Fact is, if the government’s plan always was to eventually fight the
militants it would have acted to limit the theatre in which the
militants were to be fought. But now, even weeks after trying to
retake even a small mountain village like Pir Baba in Buner, the
army is struggling. What could have been nipped in the bud by local
police and administrative action, has become a full-fledged military
operation.
Second, Sufi Mohammad reverted to his kooky ideas publicly. Neither
the ANP nor the PPP expected it — in fact they planned for something
quite the contrary. The massive gathering on that scenic grassy
field in Mingora was arranged by the government to give Sufi a grand
stage from which to denounce Fazlullah and declare a fatwa against
his intransigent militants. But when Sufi got up on the stage, he
became giddy at the sight of all those thousands gathered to listen
to him and thought, ‘Heck with it, this is my moment. I’ll speak
from the heart.’
And so he did, declaring everybody and everything in Pakistan un-Islamic.
The cameras focused on the wild applause of the audience, but if
they had looked elsewhere they would have captured the stricken
faces of government officials. Things had most definitely not gone
according to plan.
So, once the original plan — if it can even be called a plan — had
failed, the government had to come up with something else; and by
then the only option left was the military option. Criticism of the
government at this stage may seem churlish, given that so rarely
does a Pakistani government do the right thing even after all the
wrong options have been exhausted.
But the story of how this government arrived at the military option
in Malakand is important because it is not the final stop in the
fight against militancy — there is a long road ahead, and it weaves
through Fata and Punjab and Pakistan’s
cities.
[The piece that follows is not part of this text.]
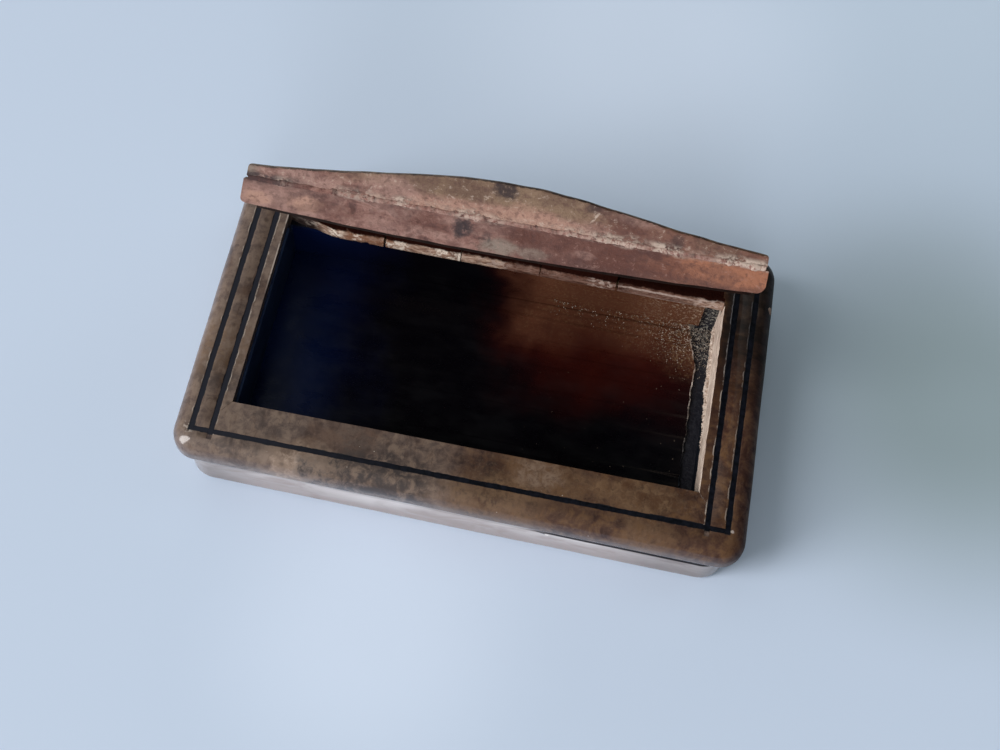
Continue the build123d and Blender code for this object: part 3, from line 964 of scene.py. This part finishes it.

The point is, if the road ahead is navigated with a similar
mix of lucky breaks and nonsense planning, a fortuitous result is
far more unlikely than likely.
Steering blindfolded may yet get the government around another bend
or two and burnish the legend of Pakistan being
the state that just won’t fail, but it won’t affect the inexorable
logic of failure in the long run — you can only get away with
mismanagement of a country for so long in the face of a violent
threat. If not tomorrow or next year, then five, 10, 15 years down
the road, at some point our luck will run out. That isn’t abject
cynicism, it is a logical certainty.
But for all the sins of omission and commission, the failures of the
government of today — or even the one of tomorrow — are only part of
the problem. At the root of the problem of militancy is the security
establishment — essentially the Pakistan Army
high command with sections of the intelligence apparatus and retired
officers as its instruments of policy implementation.
It is that group which sets the parameters of what the state can or
cannot do against the militants, and it still cleaves to the
distinction between good and bad militants. There is no reason to
believe that it is not serious about eliminating the militants in
Malakand this time. The militants there have proved intractable and
of no utility to the state — in fact, they are a threat to it and
therefore are being taken on.
But there is every reason to believe that the security establishment
is serious about maintaining that distinction elsewhere. And that is
especially problematic when it comes to dealing with Ground Zero of
militancy — the Waziristan agencies.
Separating good from bad is tactically possible when the good and
bad militants are spatially separated, in small numbers and not in
control of territory. So in Punjab and
the cities the state can go after Al Qaeda militants — the bad ones
— while turning a blind eye to the good ones, our home-grown jihadi
networks.
But in the Waziristan agencies
the good and the bad are intertwined, exist in larger numbers and
control the territory. Trying to whack the bad militants there while
avoiding trampling the good ones is a non-starter. To succeed there
— and there is no doubt that militancy in Pakistan cannot
be defeated without success there — the good/bad distinction would
need to be abandoned first.
And if we don’t drop that distinction soon, the legend of the state
that just wouldn’t fail may eventually prove untrue.